#### [Goal]
Select all lines holding the word "this" from the entries that follow.

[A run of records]
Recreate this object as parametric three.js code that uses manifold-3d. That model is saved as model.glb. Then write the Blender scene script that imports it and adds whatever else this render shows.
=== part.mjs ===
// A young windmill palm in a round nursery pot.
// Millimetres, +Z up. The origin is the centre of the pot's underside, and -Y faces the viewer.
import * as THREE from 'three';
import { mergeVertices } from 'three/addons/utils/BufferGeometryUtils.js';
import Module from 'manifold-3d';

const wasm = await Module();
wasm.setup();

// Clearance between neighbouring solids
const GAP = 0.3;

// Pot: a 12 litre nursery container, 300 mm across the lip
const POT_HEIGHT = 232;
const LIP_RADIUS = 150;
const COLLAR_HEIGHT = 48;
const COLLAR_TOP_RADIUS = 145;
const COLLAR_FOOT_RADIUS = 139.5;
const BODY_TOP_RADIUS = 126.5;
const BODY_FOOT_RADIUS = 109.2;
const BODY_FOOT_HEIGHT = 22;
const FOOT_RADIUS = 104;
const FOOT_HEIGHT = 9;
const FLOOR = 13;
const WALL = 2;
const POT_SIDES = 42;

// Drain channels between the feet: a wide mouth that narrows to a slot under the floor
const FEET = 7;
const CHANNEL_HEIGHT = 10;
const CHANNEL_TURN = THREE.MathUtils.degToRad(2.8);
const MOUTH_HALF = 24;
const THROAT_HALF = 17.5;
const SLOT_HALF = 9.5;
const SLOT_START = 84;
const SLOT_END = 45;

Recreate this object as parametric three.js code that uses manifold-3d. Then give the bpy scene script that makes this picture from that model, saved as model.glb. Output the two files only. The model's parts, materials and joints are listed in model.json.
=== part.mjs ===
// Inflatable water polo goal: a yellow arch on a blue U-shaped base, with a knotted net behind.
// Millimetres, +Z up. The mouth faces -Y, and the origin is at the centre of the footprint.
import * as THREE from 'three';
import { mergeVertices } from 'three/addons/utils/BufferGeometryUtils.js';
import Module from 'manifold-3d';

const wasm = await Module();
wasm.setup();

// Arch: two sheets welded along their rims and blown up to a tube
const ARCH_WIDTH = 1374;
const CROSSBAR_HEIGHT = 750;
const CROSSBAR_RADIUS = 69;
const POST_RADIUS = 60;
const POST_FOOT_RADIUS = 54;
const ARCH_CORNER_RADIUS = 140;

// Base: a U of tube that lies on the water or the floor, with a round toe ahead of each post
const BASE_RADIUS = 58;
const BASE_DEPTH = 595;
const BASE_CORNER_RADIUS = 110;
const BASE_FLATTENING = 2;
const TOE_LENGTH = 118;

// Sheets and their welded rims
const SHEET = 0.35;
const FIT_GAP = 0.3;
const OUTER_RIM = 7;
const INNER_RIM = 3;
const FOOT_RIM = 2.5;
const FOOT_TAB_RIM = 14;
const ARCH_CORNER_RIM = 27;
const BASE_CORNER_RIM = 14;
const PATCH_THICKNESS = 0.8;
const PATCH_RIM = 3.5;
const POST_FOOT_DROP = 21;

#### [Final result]
Recreate this object as parametric three.js code that uses manifold-3d. That model is saved as model.glb. Then write the Blender scene script that imports it and adds whatever else this render shows.
Recreate this object as parametric three.js code that uses manifold-3d. Then give the bpy scene script that makes this picture from that model, saved as model.glb. Output the two files only. The model's parts, materials and joints are listed in model.json.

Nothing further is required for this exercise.